If you, like me, have become addicted to the Olympics this week -- like any good fan of American exceptionalism and morally questionable human anatomy experiments and lengthy, emotive Coca-Cola commercials really should -- you've probably found yourself gazing into the calming, steel-grey eyes of one Bob Costas as he carries us easily from archery semifinals to rhythmic gymnastics like some kind of soothing Olympics doula.

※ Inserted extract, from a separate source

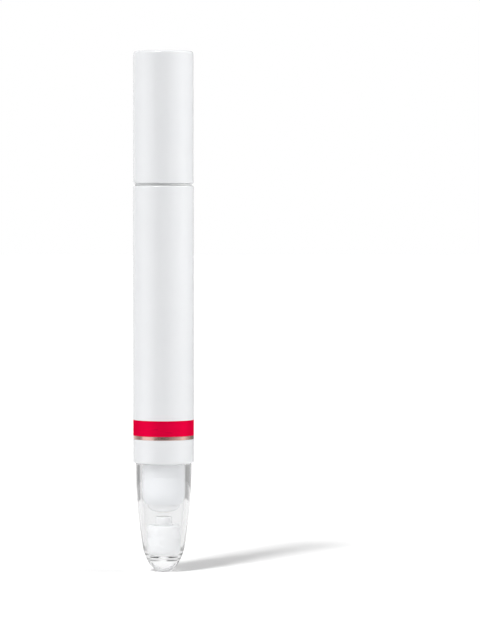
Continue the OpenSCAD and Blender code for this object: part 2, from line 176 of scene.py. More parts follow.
def new_finish(name):
    """A new material with its node tree and its Principled shader."""
    material = bpy.data.materials.new(name)
    material.use_nodes = True
    return material, material.node_tree, material.node_tree.nodes["Principled BSDF"]


def plastic(name, pale, deep, gloss, peel, ior=1.49):
    """Moulded plastic: colour drifts a little, and gloss and surface vary as the mould's polish."""
    drift_size = 9 * mm
    polish_size = 4 * mm
    peel_size = 1.2 * mm
    material, tree, shader = new_finish(name)
    shader.inputs["IOR"].default_value = ior
    colour = blended(tree, noise(tree, drift_size), pale, deep)
    tree.links.new(colour, shader.inputs["Base Color"])
    tree.links.new(spread(tree, noise(tree, polish_size), *gloss), shader.inputs["Roughness"])
    ripple = relief(tree, noise(tree, peel_size, detail=1.0), peel)
    tree.links.new(ripple, shader.inputs["Normal"])
    return material, shader


def bead(r, z, height, width):
    """A snap bead of sloping flanks on a wall of radius r, from z up."""
    flank = abs(height)
    crest_r = 0.05
    return [
        (r, z, 0),
        (r + height, z + flank, crest_r),
        (r + height, z + width - flank, crest_r),
        (r, z + width, 0),
    ]


body_r, barrel_z, rim_z = span("barrel")
_, _, band_top_z = span("red_band")
_, section_z, nose_top_z = span("front_section")
_, _, plug_top_z = span("end_plug")
barrel_wall = 1
band_t = 0.12
fit_gap = 0.03
bore_r = body_r - barrel_wall
band_seat_r = body_r - band_t
bead_h = 0.12
bead_w = 1
groove_gap = 0.04
groove_h = bead_h + groove_gap
groove_w = bead_w + groove_gap * 2
section_bead_rise = 3
plug_bead_rise = 3.5
section_bead_z = section_z + section_bead_rise
plug_bead_z = barrel_z + plug_bead_rise

polished_white, _ = plastic(
    "polished white plastic",
    pale=(0.875, 0.885, 0.9),
    deep=(0.86, 0.871, 0.888),
    gloss=(0.1, 0.16),
    peel=1.5 * micron,
)

barrel_tube = turned(
    [
        (bore_r, barrel_z, 0.1),
        (band_seat_r, barrel_z, 0.03),
        (band_seat_r, band_top_z + fit_gap, 0),
        (body_r, band_top_z + fit_gap, 0.03),
        (body_r, rim_z, 0.3),
        (bore_r, rim_z, 0.15),
        *reversed(bead(bore_r, section_bead_z - groove_gap, groove_h, groove_w)),
        *reversed(bead(bore_r, plug_bead_z - groove_gap, groove_h, groove_w)),
    ]
)
finished(barrel_tube, "barrel_tube", polished_white, "pen_body", ["barrel"])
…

You may have lost track of the time in this hypnotized state, or even the year. A simultaneously unnerving and reassuring sense of déjà vu, the feeling that time's unrelenting passage has been suddenly rendered meaningless, may descend. Is it 1996? you may find yourself uttering, if you, in this example, are me. I swear I recall watching this exact same programming on this day in August 1996, getting excited about gymnastics, and yet -- here I am, a 32-year-old woman instead of a 12-year-old child. Economies have collapsed and been rebuilt; countries invaded; yesterday's babies are today's pop stars.
So how does Bob Costas stay exactly the same?

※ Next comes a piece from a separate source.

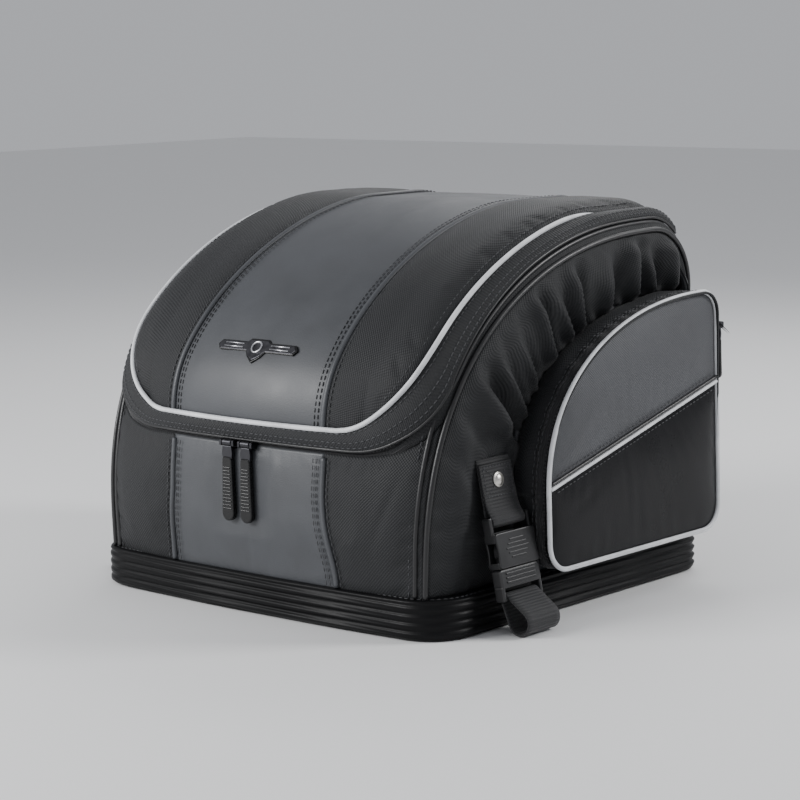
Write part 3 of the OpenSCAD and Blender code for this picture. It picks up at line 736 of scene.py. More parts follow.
def edge_curves(count_rear=30, count_corner=30, count_side=96):
    """The lid's edge and, matched to it, the line where the body's rear face, corners and black
    piping begin, for the right-hand side, from the middle of the rear to the front hinge."""
    rows = lid_rows()
    along = LID_CORNER[1]
    rear = row_points(rows[0], np.linspace(0, rows[0][0], 40))
    ends = np.array([row_points(row, row[0]) for row in rows[1:]])
    slope = np.gradient(ends, axis=0) * (0, 1, 1)
    above = unit(np.cross(slope, (1.0, 0, 0)))
    above *= np.sign((above * (ends - np.array(CENTRE))).sum(axis=1))[:, None]
    ends = ends + above * ((ROLL_LIFT - ROLL[1]) * roll_share(np.arange(1, len(rows))))[:, None]
    corner_end = int(np.argmax(ends[:, 1] > LID_REAR + along - 8))
    a = [resample(rear, count_rear),
         resample(np.concatenate([rear[-1:], ends[:corner_end]]), count_corner)[1:],
         resample(ends[corner_end - 1:], count_side)[1:]]
    x = a[0][:, 0] * 1.12
    b1 = np.stack([x, rear_y(x, ZIP_Z), np.full(count_rear, ZIP_Z)], axis=1)
    share = np.linspace(0, 1, count_corner)
    bx = x[-1] + (pipe_x(JOIN_Z) - x[-1]) * np.sin(share * math.pi / 2)
    bz = ZIP_Z + (JOIN_Z - ZIP_Z) * share ** 2.2
    b2 = np.stack([bx, rear_y(bx, bz), bz], axis=1)
    outline = side_outline(1.5)
    first = int(np.argmax(outline[:, 1] > JOIN_Z))
    corner = (SIDE_CREST_Y, SIDE_TOP - SIDE_FRONT_R)
    turn = corner[0] + (SIDE_FRONT_R + 1.5) * math.cos(math.radians(HINGE_TURN))
    stop = int(np.argmax(outline[:, 0] > turn))
    part = np.concatenate([outline[first:stop],
                           arc(corner, SIDE_FRONT_R + 1.5, HINGE_TURN, HINGE_TURN, 1)])
    b3 = resample(np.column_stack([pipe_x(part[:, 1]), part]), count_side)
    return np.concatenate(a), np.concatenate([b1, b2[1:], b3[1:]])


def whole(half):
    """A right-hand curve with its mirror image, from the left hinge to the right one."""
    return np.concatenate([mirrored(half)[:0:-1], half])


EDGE_A, EDGE_B = edge_curves()
REAR_END, CORNER_END = 29, 58       # places on those curves
WHOLE_A, WHOLE_B = whole(EDGE_A), whole(EDGE_B)
MIDDLE = len(EDGE_A) - 1


def edge_out():
    """Away from the bag at each point between the lid's edge and the body's."""
    middle = (WHOLE_A + WHOLE_B) / 2
    along = unit(np.gradient(middle, axis=0))
    normal = unit(np.cross(along, WHOLE_B - WHOLE_A))
    rear = np.abs(np.arange(len(middle)) - MIDDLE) <= REAR_END
    normal[(normal * (middle - np.array([0, 20, 150]))).sum(axis=1) < 0] *= -1
    normal[rear] = (0, -1, 0)
    soft = normal.copy()
    for _ in range(14):
        soft[1:-1] = (soft[:-2] + soft[1:-1] * 2 + soft[2:]) / 4
        soft = unit(soft)
    return soft


OUT = edge_out()


def rear_share():
    """1 along the rear edge, falling to 0 at the ends of the corners."""
    place = np.abs(np.arange(len(WHOLE_A)) - MIDDLE)
    return (1 - smoothstep((place - REAR_END) / (CORNER_END - REAR_END)))[:, None]


REAR = rear_share()
FRONT = smoothstep((WHOLE_A[:, 1:2] - LID_CREST_Y + 40) / 60)     # 1 past the lid's crest


def band_point(share, lift=0.0):
    """A curve between the lid's edge (share 0) and the black piping (share 1)."""
    share = np.reshape(np.broadcast_to(share, len(WHOLE_A)), (-1, 1))
    lift = np.reshape(np.broadcast_to(np.ravel(lift), len(WHOLE_A)), (-1, 1))
    return WHOLE_A + (WHOLE_B - WHOLE_A) * share + OUT * (2.4 * np.sin(math.pi * share) + lift)


# ---------------------------------------------------------------- lid
def seam_x(row):
    """The centre panel is a little wider at the lid's rear edge."""
    return SEAM_X + 3.0 * row[1] ** 3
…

According to several online profiles, Robert Quinlan Costas, human man, was born in Queens, New York, on March 22, 1952, making him currently 64 years of age. And yet, hairstyles and temporary pinkeye aside, his face remains unchanged, miraculously unmarked by history's normally unforgiving forward march. It was with this paradox in mind -- a nagging little quandary that hatched under my skin sometime last week only to grow into a full-fledged obsession in the ensuing days, consuming my every waking thought -- that I decided to do some digging.
Is it possible, I wondered, that Bob Costas is actually a 1,000-year-old vampire? You may call this an unlikely explanation. I will not disagree with you. I will say this: Is it any more unlikely than anything Simone Biles does?